-- START OF Material --

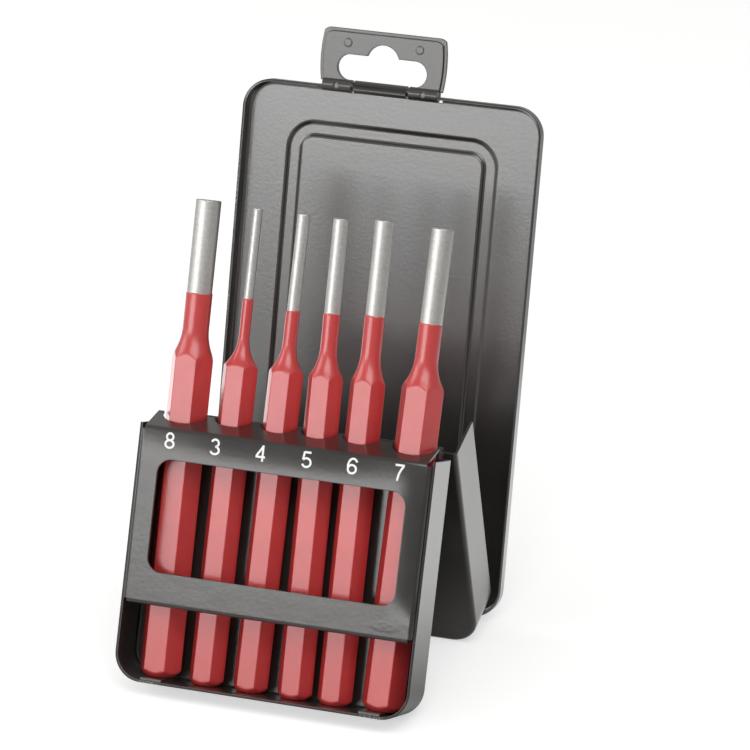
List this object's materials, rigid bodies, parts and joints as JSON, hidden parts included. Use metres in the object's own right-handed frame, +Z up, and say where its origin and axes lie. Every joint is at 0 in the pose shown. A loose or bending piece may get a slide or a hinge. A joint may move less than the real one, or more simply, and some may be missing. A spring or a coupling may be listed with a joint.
{
  "type": "pin punch set in folding easel case",
  "caption": "Pin punches of graded sizes standing in the tray of a folding sheet-steel case; hinged shells prop it up as an easel, and a slotted hanger flips up at the top.",
  "frame": {"origin": "on the table, under the middle of the easel's bounding box", "axes": "+X to the right as seen from the front, +Y to the back, +Z up; the punches' side faces -Y"},
  "size_m": [0.1016, 0.1374, 0.1807],
  "materials": {
    "case_paint": "semi-gloss black paint",
    "holder_paint": "semi-gloss black paint",
    "back_paint": "semi-gloss black paint",
    "hanger_paint": "semi-gloss black paint",
    "pin_steel": "drawn wire",
    "punch_paint": "glossy red enamel, tips of bare ground steel"
  },
  "bodies": {
    "tray_body": {"tray": "case_paint", "punch_holder": "holder_paint", "top_hinge_pin": "pin_steel"},
    "middle_body": {"middle_shell": "case_paint", "bottom_hinge_pin": "pin_steel"},
    "back_body": {"back_shell": "back_paint"},
    "hanger_body": {"hanger": "hanger_paint", "hanger_pin": "pin_steel"},
    "punch_8_body": {"punch_8": "punch_paint"},
    "punch_3_body": {"punch_3": "punch_paint"},
    "punch_4_body": {"punch_4": "punch_paint"},
    "punch_5_body": {"punch_5": "punch_paint"},
    "punch_6_body": {"punch_6": "punch_paint"},
    "punch_7_body": {"punch_7": "punch_paint"}
  },
  "joints": [
    {"name": "top_hinge", "type": "hinge", "parent": "tray_body", "child": "middle_body", "pos_m": [0, -0.02269, 0.07675], "axis": [-1, 0, 0], "range_deg": [-55, 37]},
    {"name": "bottom_hinge", "type": "hinge", "parent": "middle_body", "child": "back_body", "pos_m": [0, 0.01641, 0.00222], "axis": [1, 0, 0], "range_deg": [-165, 20]},
    {"name": "hanger_hinge", "type": "hinge", "parent": "back_body", "child": "hanger_body", "pos_m": [0, 0.06317, 0.16274], "axis": [1, 0, 0], "range_deg": [-75, 90]},
    {"name": "punch_8_slide", "type": "slide", "parent": "tray_body", "child": "punch_8_body", "axis": [-0.0076, 0.342, 0.9397], "range_m": [0, 0.085]},
    {"name": "punch_3_slide", "type": "slide", "parent": "tray_body", "child": "punch_3_body", "axis": [-0.0011, 0.342, 0.9397], "range_m": [0, 0.085]},
    {"name": "punch_4_slide", "type": "slide", "parent": "tray_body", "child": "punch_4_body", "axis": [0.0025, 0.342, 0.9397], "range_m": [0, 0.085]},
    {"name": "punch_5_slide", "type": "slide", "parent": "tray_body", "child": "punch_5_body", "axis": [-0.0139, 0.342, 0.9396], "range_m": [0, 0.085]},
    {"name": "punch_6_slide", "type": "slide", "parent": "tray_body", "child": "punch_6_body", "axis": [-0.0082, 0.342, 0.9397], "range_m": [0, 0.085]},
    {"name": "punch_7_slide", "type": "slide", "parent": "tray_body", "child": "punch_7_body", "axis": [0.0134, 0.342, 0.9396], "range_m": [0, 0.085]}
  ]
}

-- END OF Material --

**Do this**
Write out the material exactly as given.

**Written response**
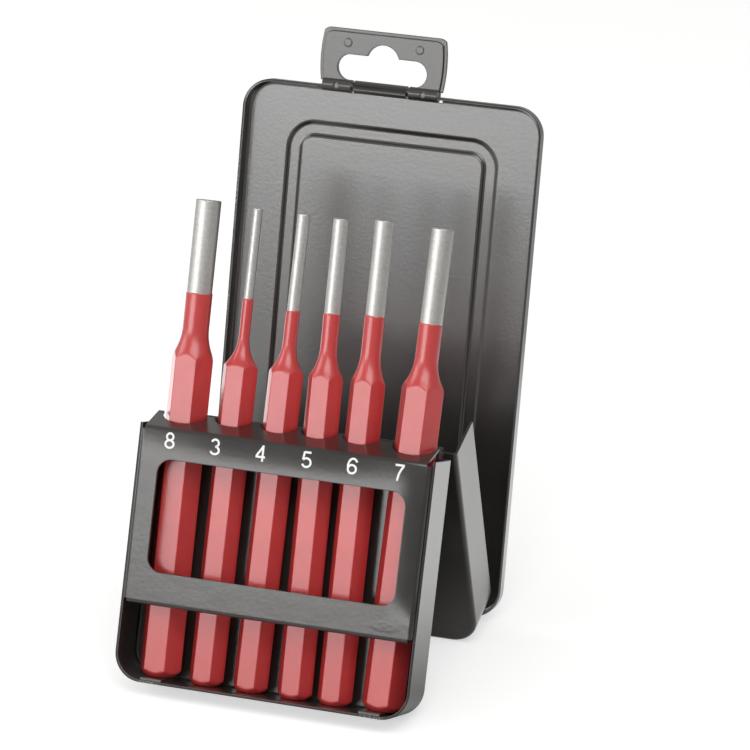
List this object's materials, rigid bodies, parts and joints as JSON, hidden parts included. Use metres in the object's own right-handed frame, +Z up, and say where its origin and axes lie. Every joint is at 0 in the pose shown. A loose or bending piece may get a slide or a hinge. A joint may move less than the real one, or more simply, and some may be missing. A spring or a coupling may be listed with a joint.
{
  "type": "pin punch set in folding easel case",
  "caption": "Pin punches of graded sizes standing in the tray of a folding sheet-steel case; hinged shells prop it up as an easel, and a slotted hanger flips up at the top.",
  "frame": {"origin": "on the table, under the middle of the easel's bounding box", "axes": "+X to the right as seen from the front, +Y to the back, +Z up; the punches' side faces -Y"},
  "size_m": [0.1016, 0.1374, 0.1807],
  "materials": {
    "case_paint": "semi-gloss black paint",
    "holder_paint": "semi-gloss black paint",
    "back_paint": "semi-gloss black paint",
    "hanger_paint": "semi-gloss black paint",
    "pin_steel": "drawn wire",
    "punch_paint": "glossy red enamel, tips of bare ground steel"
  },
  "bodies": {
    "tray_body": {"tray": "case_paint", "punch_holder": "holder_paint", "top_hinge_pin": "pin_steel"},
    "middle_body": {"middle_shell": "case_paint", "bottom_hinge_pin": "pin_steel"},
    "back_body": {"back_shell": "back_paint"},
    "hanger_body": {"hanger": "hanger_paint", "hanger_pin": "pin_steel"},
    "punch_8_body": {"punch_8": "punch_paint"},
    "punch_3_body": {"punch_3": "punch_paint"},
    "punch_4_body": {"punch_4": "punch_paint"},
    "punch_5_body": {"punch_5": "punch_paint"},
    "punch_6_body": {"punch_6": "punch_paint"},
    "punch_7_body": {"punch_7": "punch_paint"}
  },
  "joints": [
    {"name": "top_hinge", "type": "hinge", "parent": "tray_body", "child": "middle_body", "pos_m": [0, -0.02269, 0.07675], "axis": [-1, 0, 0], "range_deg": [-55, 37]},
    {"name": "bottom_hinge", "type": "hinge", "parent": "middle_body", "child": "back_body", "pos_m": [0, 0.01641, 0.00222], "axis": [1, 0, 0], "range_deg": [-165, 20]},
    {"name": "hanger_hinge", "type": "hinge", "parent": "back_body", "child": "hanger_body", "pos_m": [0, 0.06317, 0.16274], "axis": [1, 0, 0], "range_deg": [-75, 90]},
    {"name": "punch_8_slide", "type": "slide", "parent": "tray_body", "child": "punch_8_body", "axis": [-0.0076, 0.342, 0.9397], "range_m": [0, 0.085]},
    {"name": "punch_3_slide", "type": "slide", "parent": "tray_body", "child": "punch_3_body", "axis": [-0.0011, 0.342, 0.9397], "range_m": [0, 0.085]},
    {"name": "punch_4_slide", "type": "slide", "parent": "tray_body", "child": "punch_4_body", "axis": [0.0025, 0.342, 0.9397], "range_m": [0, 0.085]},
    {"name": "punch_5_slide", "type": "slide", "parent": "tray_body", "child": "punch_5_body", "axis": [-0.0139, 0.342, 0.9396], "range_m": [0, 0.085]},
    {"name": "punch_6_slide", "type": "slide", "parent": "tray_body", "child": "punch_6_body", "axis": [-0.0082, 0.342, 0.9397], "range_m": [0, 0.085]},
    {"name": "punch_7_slide", "type": "slide", "parent": "tray_body", "child": "punch_7_body", "axis": [0.0134, 0.342, 0.9396], "range_m": [0, 0.085]}
  ]
}